■ RECORDS SHOWN

* * * *

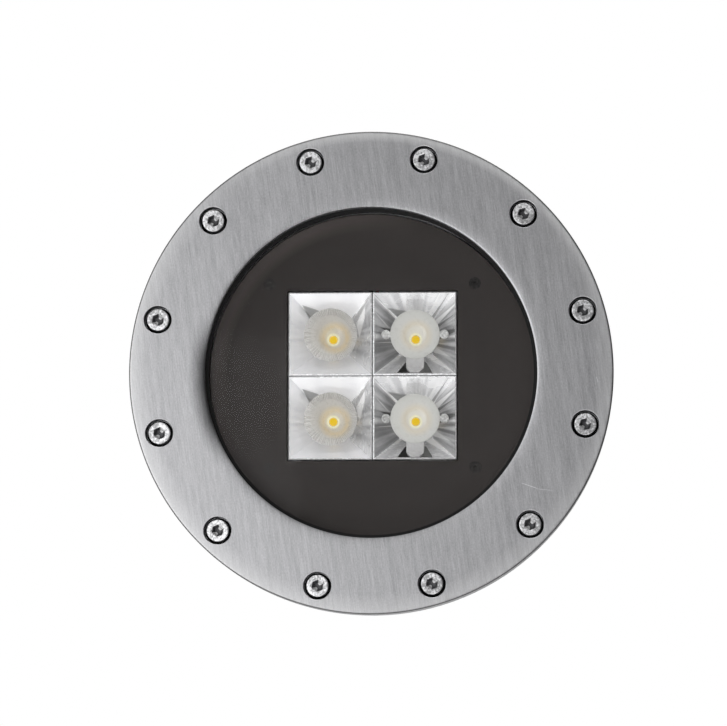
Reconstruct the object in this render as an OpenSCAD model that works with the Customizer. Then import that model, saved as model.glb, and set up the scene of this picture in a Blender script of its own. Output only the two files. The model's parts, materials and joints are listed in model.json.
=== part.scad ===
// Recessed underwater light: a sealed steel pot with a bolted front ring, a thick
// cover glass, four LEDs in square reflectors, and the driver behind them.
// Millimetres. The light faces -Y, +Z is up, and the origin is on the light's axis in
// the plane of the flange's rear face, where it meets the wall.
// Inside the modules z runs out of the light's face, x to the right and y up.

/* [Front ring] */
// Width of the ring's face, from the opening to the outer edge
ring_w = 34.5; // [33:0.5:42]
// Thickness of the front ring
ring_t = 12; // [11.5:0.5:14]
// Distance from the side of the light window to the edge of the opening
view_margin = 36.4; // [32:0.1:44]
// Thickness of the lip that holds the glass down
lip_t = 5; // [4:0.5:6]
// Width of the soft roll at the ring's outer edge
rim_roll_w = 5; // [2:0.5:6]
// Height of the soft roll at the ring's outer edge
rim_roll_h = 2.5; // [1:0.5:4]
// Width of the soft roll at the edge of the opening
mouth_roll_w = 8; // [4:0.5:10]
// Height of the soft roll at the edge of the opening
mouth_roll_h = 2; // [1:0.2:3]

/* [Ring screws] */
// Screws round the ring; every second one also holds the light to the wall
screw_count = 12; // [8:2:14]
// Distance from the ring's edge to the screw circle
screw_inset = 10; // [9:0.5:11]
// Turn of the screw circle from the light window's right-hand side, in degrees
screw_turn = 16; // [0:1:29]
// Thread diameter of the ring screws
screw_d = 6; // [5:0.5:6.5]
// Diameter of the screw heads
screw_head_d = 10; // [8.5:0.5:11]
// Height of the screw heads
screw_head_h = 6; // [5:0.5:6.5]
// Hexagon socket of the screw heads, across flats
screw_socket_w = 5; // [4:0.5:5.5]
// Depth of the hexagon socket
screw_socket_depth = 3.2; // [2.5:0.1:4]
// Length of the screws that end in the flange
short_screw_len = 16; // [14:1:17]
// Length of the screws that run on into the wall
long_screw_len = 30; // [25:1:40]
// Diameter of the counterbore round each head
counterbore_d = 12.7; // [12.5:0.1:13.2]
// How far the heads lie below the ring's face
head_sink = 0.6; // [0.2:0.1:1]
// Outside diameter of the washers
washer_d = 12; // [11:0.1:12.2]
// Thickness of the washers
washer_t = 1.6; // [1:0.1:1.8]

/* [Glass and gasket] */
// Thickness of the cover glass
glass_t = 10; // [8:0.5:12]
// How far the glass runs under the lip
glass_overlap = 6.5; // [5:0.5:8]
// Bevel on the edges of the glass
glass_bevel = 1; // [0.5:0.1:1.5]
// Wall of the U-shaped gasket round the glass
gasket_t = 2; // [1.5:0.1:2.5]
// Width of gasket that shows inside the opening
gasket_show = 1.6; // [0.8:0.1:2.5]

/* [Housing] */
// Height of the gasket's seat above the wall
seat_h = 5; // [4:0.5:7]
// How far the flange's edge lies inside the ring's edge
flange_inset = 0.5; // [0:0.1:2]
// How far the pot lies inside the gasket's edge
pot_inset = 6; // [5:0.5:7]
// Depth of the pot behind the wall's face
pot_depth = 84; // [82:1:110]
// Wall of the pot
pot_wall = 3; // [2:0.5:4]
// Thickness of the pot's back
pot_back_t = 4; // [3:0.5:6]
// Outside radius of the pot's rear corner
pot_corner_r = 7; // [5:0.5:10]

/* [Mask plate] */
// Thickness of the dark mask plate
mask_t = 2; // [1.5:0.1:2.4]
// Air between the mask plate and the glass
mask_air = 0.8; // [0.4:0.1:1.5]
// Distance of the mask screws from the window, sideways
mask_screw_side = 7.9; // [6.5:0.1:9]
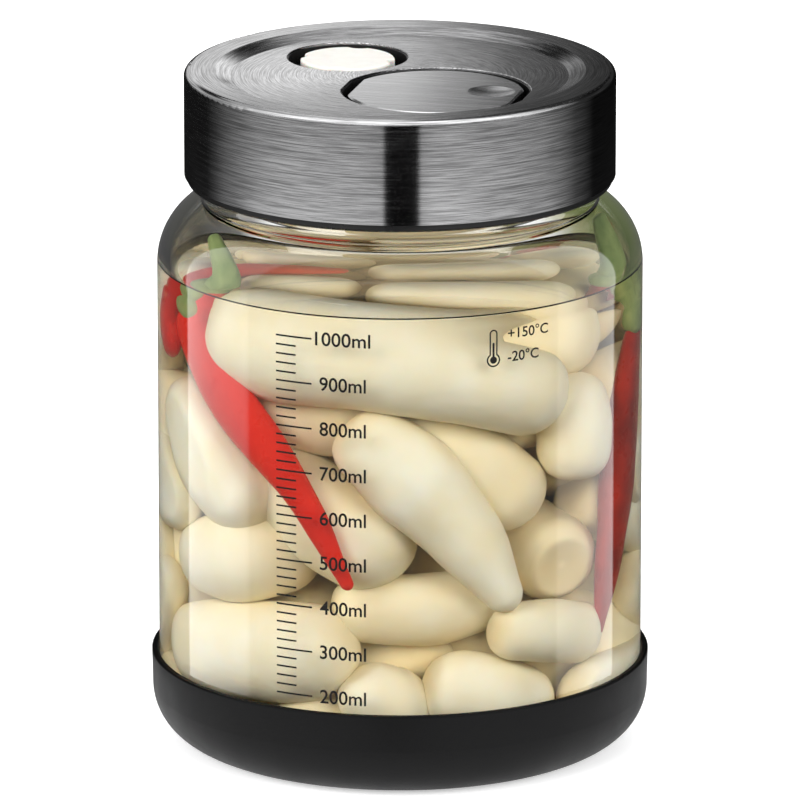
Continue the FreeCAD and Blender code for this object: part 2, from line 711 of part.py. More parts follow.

* * * *

■ WHAT YOU SHOULD DO
Output every entry shown above, exactly.

■ ANSWER TO THE EXERCISE
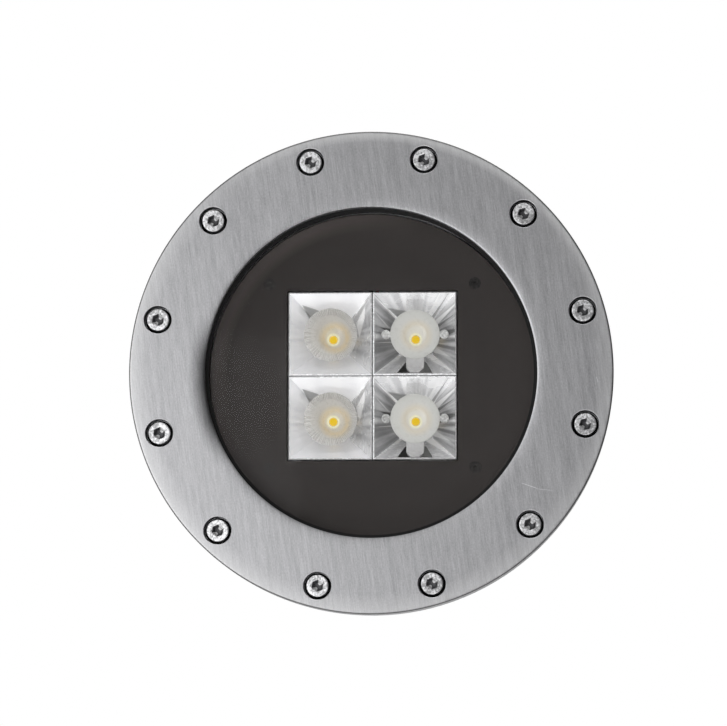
Reconstruct the object in this render as an OpenSCAD model that works with the Customizer. Then import that model, saved as model.glb, and set up the scene of this picture in a Blender script of its own. Output only the two files. The model's parts, materials and joints are listed in model.json.
=== part.scad ===
// Recessed underwater light: a sealed steel pot with a bolted front ring, a thick
// cover glass, four LEDs in square reflectors, and the driver behind them.
// Millimetres. The light faces -Y, +Z is up, and the origin is on the light's axis in
// the plane of the flange's rear face, where it meets the wall.
// Inside the modules z runs out of the light's face, x to the right and y up.

/* [Front ring] */
// Width of the ring's face, from the opening to the outer edge
ring_w = 34.5; // [33:0.5:42]
// Thickness of the front ring
ring_t = 12; // [11.5:0.5:14]
// Distance from the side of the light window to the edge of the opening
view_margin = 36.4; // [32:0.1:44]
// Thickness of the lip that holds the glass down
lip_t = 5; // [4:0.5:6]
// Width of the soft roll at the ring's outer edge
rim_roll_w = 5; // [2:0.5:6]
// Height of the soft roll at the ring's outer edge
rim_roll_h = 2.5; // [1:0.5:4]
// Width of the soft roll at the edge of the opening
mouth_roll_w = 8; // [4:0.5:10]
// Height of the soft roll at the edge of the opening
mouth_roll_h = 2; // [1:0.2:3]

/* [Ring screws] */
// Screws round the ring; every second one also holds the light to the wall
screw_count = 12; // [8:2:14]
// Distance from the ring's edge to the screw circle
screw_inset = 10; // [9:0.5:11]
// Turn of the screw circle from the light window's right-hand side, in degrees
screw_turn = 16; // [0:1:29]
// Thread diameter of the ring screws
screw_d = 6; // [5:0.5:6.5]
// Diameter of the screw heads
screw_head_d = 10; // [8.5:0.5:11]
// Height of the screw heads
screw_head_h = 6; // [5:0.5:6.5]
// Hexagon socket of the screw heads, across flats
screw_socket_w = 5; // [4:0.5:5.5]
// Depth of the hexagon socket
screw_socket_depth = 3.2; // [2.5:0.1:4]
// Length of the screws that end in the flange
short_screw_len = 16; // [14:1:17]
// Length of the screws that run on into the wall
long_screw_len = 30; // [25:1:40]
// Diameter of the counterbore round each head
counterbore_d = 12.7; // [12.5:0.1:13.2]
// How far the heads lie below the ring's face
head_sink = 0.6; // [0.2:0.1:1]
// Outside diameter of the washers
washer_d = 12; // [11:0.1:12.2]
// Thickness of the washers
washer_t = 1.6; // [1:0.1:1.8]

/* [Glass and gasket] */
// Thickness of the cover glass
glass_t = 10; // [8:0.5:12]
// How far the glass runs under the lip
glass_overlap = 6.5; // [5:0.5:8]
// Bevel on the edges of the glass
glass_bevel = 1; // [0.5:0.1:1.5]
// Wall of the U-shaped gasket round the glass
gasket_t = 2; // [1.5:0.1:2.5]
// Width of gasket that shows inside the opening
gasket_show = 1.6; // [0.8:0.1:2.5]

/* [Housing] */
// Height of the gasket's seat above the wall
seat_h = 5; // [4:0.5:7]
// How far the flange's edge lies inside the ring's edge
flange_inset = 0.5; // [0:0.1:2]
// How far the pot lies inside the gasket's edge
pot_inset = 6; // [5:0.5:7]
// Depth of the pot behind the wall's face
pot_depth = 84; // [82:1:110]
// Wall of the pot
pot_wall = 3; // [2:0.5:4]
// Thickness of the pot's back
pot_back_t = 4; // [3:0.5:6]
// Outside radius of the pot's rear corner
pot_corner_r = 7; // [5:0.5:10]

/* [Mask plate] */
// Thickness of the dark mask plate
mask_t = 2; // [1.5:0.1:2.4]
// Air between the mask plate and the glass
mask_air = 0.8; // [0.4:0.1:1.5]
// Distance of the mask screws from the window, sideways
mask_screw_side = 7.9; // [6.5:0.1:9]
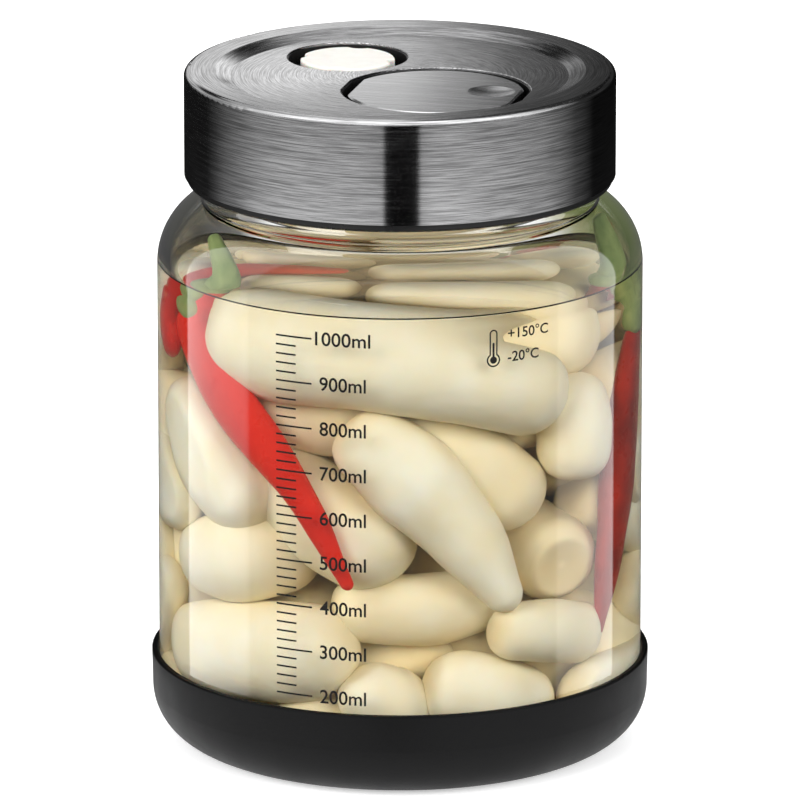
Continue the FreeCAD and Blender code for this object: part 2, from line 711 of part.py. More parts follow.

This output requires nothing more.